Entries:
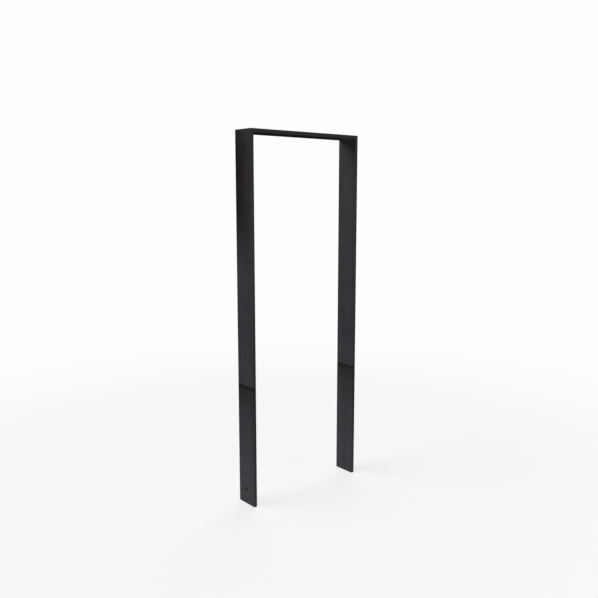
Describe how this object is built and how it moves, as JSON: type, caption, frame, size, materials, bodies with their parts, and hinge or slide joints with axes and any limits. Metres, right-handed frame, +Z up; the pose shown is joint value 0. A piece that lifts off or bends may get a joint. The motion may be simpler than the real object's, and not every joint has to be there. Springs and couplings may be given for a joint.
{
  "type": "in-ground bicycle leaning rail",
  "caption": "Narrow hoop of powder-coated flat steel bar with mitred corners, cast into the ground so that a bicycle can lean on it and be locked to it.",
  "frame": {"origin": "on the finished ground, midway between the two legs and at the middle of the bar's width", "axes": "+Z up the legs, +X across the hoop from the left leg to the right leg, +Y along the bar's width, away from the front"},
  "size_m": [0.45, 0.08, 1.2],
  "materials": {
    "powder_coated_steel": "charcoal powder coat, matt, fine texture"
  },
  "bodies": {
    "root": {"left_leg": "powder_coated_steel", "right_leg": "powder_coated_steel", "top_bar": "powder_coated_steel", "left_cap_weld": "powder_coated_steel", "right_cap_weld": "powder_coated_steel", "left_fillet_weld": "powder_coated_steel", "right_fillet_weld": "powder_coated_steel"}
  },
  "joints": []
}
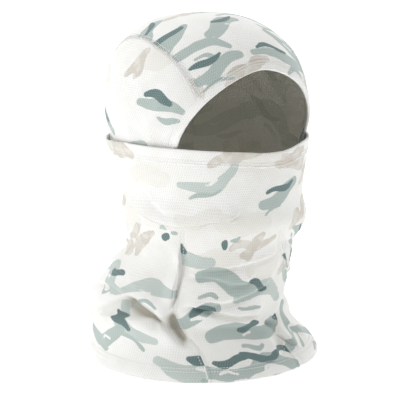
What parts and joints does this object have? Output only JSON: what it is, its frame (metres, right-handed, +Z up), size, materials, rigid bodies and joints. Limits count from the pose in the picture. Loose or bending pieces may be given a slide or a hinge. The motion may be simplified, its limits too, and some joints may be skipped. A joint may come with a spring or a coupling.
{
  "type": "camouflage balaclava face mask",
  "caption": "Stretch-knit camouflage balaclava: open-face hood, full neck tube with flared hem, and a face mask with an elastic top edge that slides down off the nose.",
  "frame": {"origin": "middle of the bottom hem's box, on the surface that the hem stands on", "axes": "+Z up to the crown, -Y the way the face looks, -X the wearer's right"},
  "size_m": [0.2228, 0.2152, 0.32],
  "materials": {
    "camo_knit": "snow camouflage print in off-white, warm grey and grey-green on a matte polyester mesh knit",
    "hem_knit": "the same printed knit folded double, matte",
    "sewing_thread": "off-white polyester thread, slight sheen",
    "elastic_tape": "white braided elastic, matte"
  },
  "bodies": {
    "root": {"crown_panel": "camo_knit", "side_panel_right": "camo_knit", "side_panel_left": "camo_knit", "face_hem": "hem_knit", "face_elastic": "elastic_tape", "crown_seam_thread_right": "sewing_thread", "crown_seam_thread_left": "sewing_thread", "chin_seam_thread": "sewing_thread", "face_hem_thread": "sewing_thread", "neck_front_panel": "camo_knit", "neck_back_panel": "camo_knit", "neck_seam_thread_right": "sewing_thread", "neck_seam_thread_left": "sewing_thread", "collar_seam_thread": "sewing_thread", "bottom_hem": "hem_knit", "bottom_hem_thread": "sewing_thread"},
    "mask_wall": {"mask_panel": "camo_knit", "mask_back_seam_thread": "sewing_thread"},
    "mask_edge": {"mask_hem": "hem_knit", "mask_elastic": "elastic_tape", "mask_hem_thread": "sewing_thread"}
  },
  "joints": [
    {"name": "mask_pull_down", "type": "slide", "parent": "root", "child": "mask_edge", "axis": [0, 0, 1], "range_m": [-0.085, 0]},
    {"name": "mask_gather", "type": "slide", "parent": "root", "child": "mask_wall", "axis": [0, 0, 1], "range_m": [-0.0385, 0]}
  ],
  "couplings": [
    {"joint": "mask_gather", "follows": "mask_pull_down", "ratio": 0.45}
  ]
}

Directive:
Gather each line from the listing above that holds "hinge".

The solution:
Describe how this object is built and how it moves, as JSON: type, caption, frame, size, materials, bodies with their parts, and hinge or slide joints with axes and any limits. Metres, right-handed frame, +Z up; the pose shown is joint value 0. A piece that lifts off or bends may get a joint. The motion may be simpler than the real object's, and not every joint has to be there. Springs and couplings may be given for a joint.
What parts and joints does this object have? Output only JSON: what it is, its frame (metres, right-handed, +Z up), size, materials, rigid bodies and joints. Limits count from the pose in the picture. Loose or bending pieces may be given a slide or a hinge. The motion may be simplified, its limits too, and some joints may be skipped. A joint may come with a spring or a coupling.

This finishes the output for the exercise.